To facilitate the current leadership transition, D’Souza, who is heading the firm since 2007, will serve as executive vice-chairman till June 30 of this year and then remain on the Nasdaq-listed company’s board as vice-chairman.
In the same breath, the US-based IT firm also announced the exit of its President Rajeev Mehta, who will step down from the role from April 1, 2019, and thereafter act as advisor to the new CEO till May 1. Mehta, who is with the company since 1997, was largely seen as the next CEO of the firm.

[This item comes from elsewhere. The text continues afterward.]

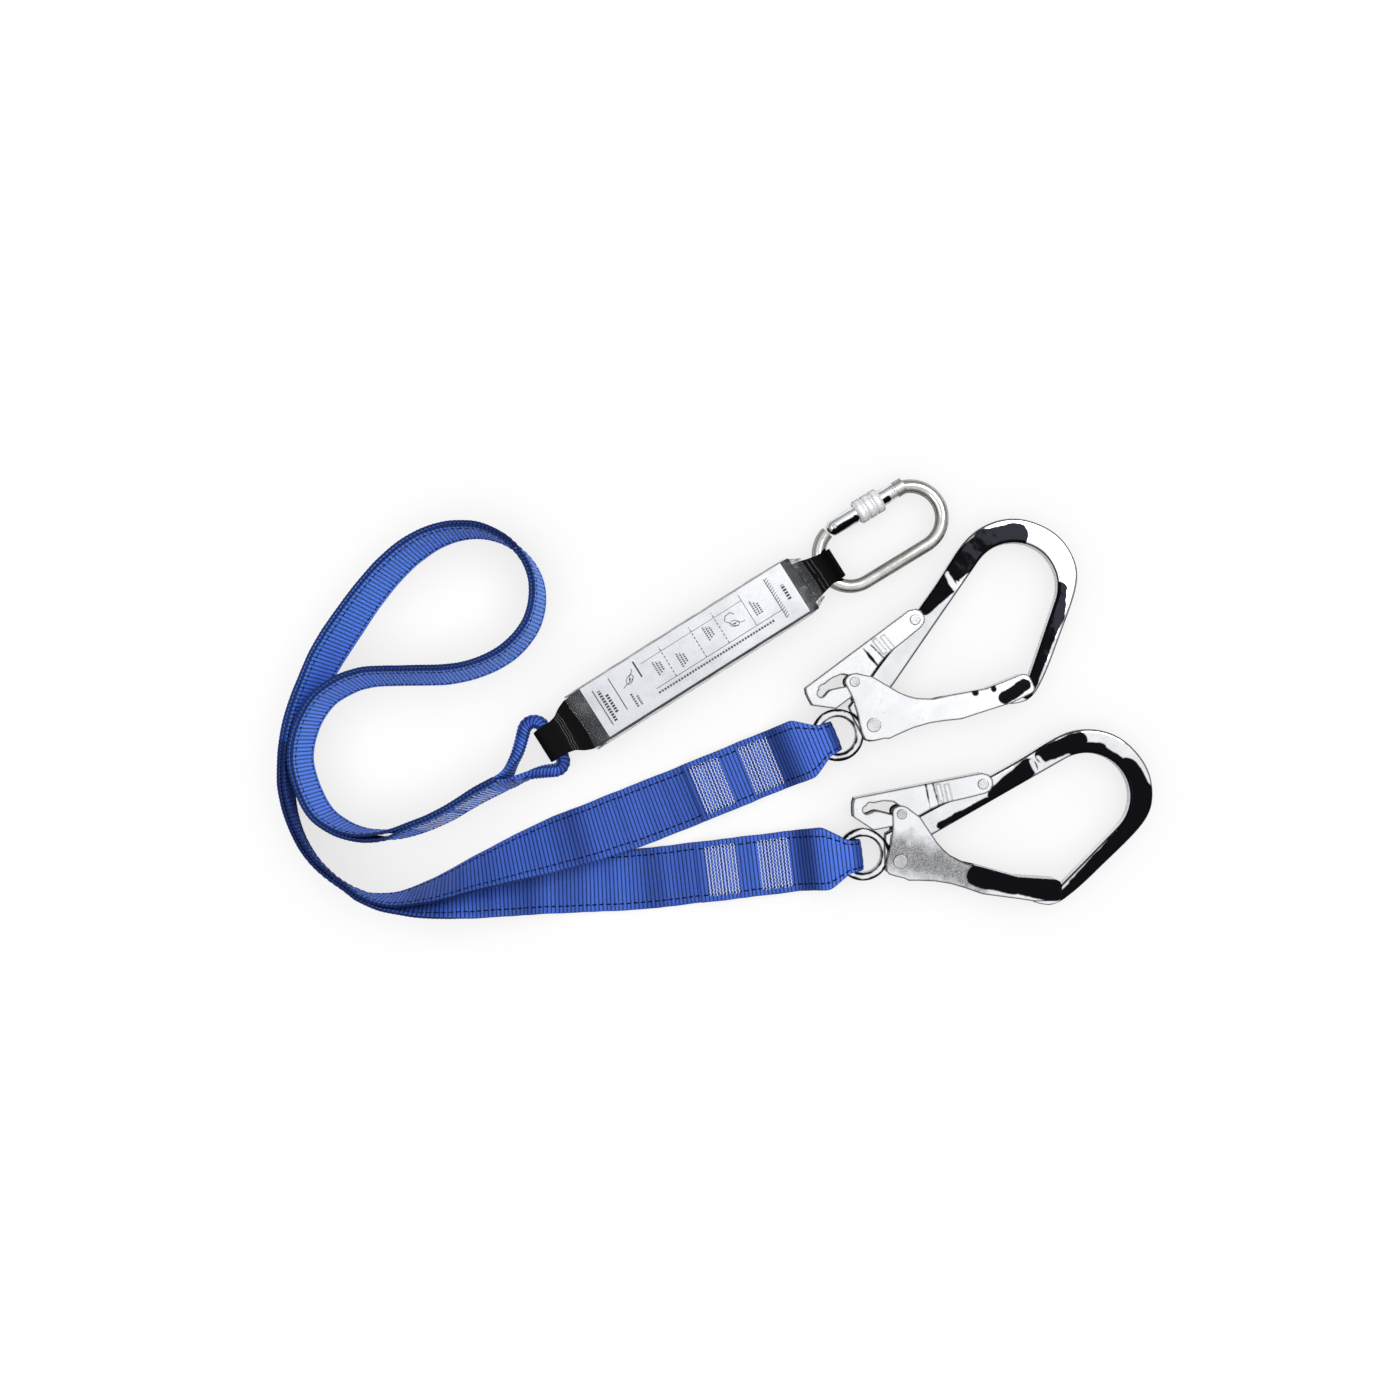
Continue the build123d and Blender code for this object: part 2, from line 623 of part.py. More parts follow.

Humphries’ appointment ends the era of founders, who have driven the company for the last 25 years. At a time when the IT services industry is going through major transition, the new CEO’s stint with technology majors like Dell and Hewlett-Packard is likely to put him in a good stead to drive future growth. With such a well-laid out leadership succession plan, Cognizant has shown maturity in passing on the mantle to the next-generation leaders.
However, the current reshuffle comes at a time when Cognizant has given muted revenue guidance for this calendar year, with marginal rise in growth outlook. The Teaneck, New Jersey-based company is expecting its revenue to grow in the range of 7-9 per cent in constant currency terms in 2019, compared to 8.5 per cent reported in 2018.
Its net profit for the entire financial year stood at $2.10 billion, a growth of 40 per cent over the same period of the previous year. “Cognizant executed well in 2018, diversifying its revenue base and client roster, and investing to build distinctive leadership in six advanced digital capabilities,” said D’Souza, vice-chairman and CEO of Cognizant.
For the quarter ended December 2018, Cognizant’s net profit was at $648 million, compared to a loss of $18 million reported in December 2017. Sequentially, net profit of the firm grew by around 36 per cent. Revenues during the quarter were at $4.13 billion, a rise of 7.9 per cent YoY and 1.22 per cent in sequential terms. Analysts polled by Bloomberg had expected Cognizant to report revenue of $4.11 billion and profit of $566.6 million.
While its key vertical, financial services, constituting 35.1 per cent of its fourth quarter revenue, grew at 1.7 per cent, the health care vertical witnessed a 6.8 per cent rise in the December quarter. Its communications, media and technology vertical showed a growth of 18.4 per cent during this period.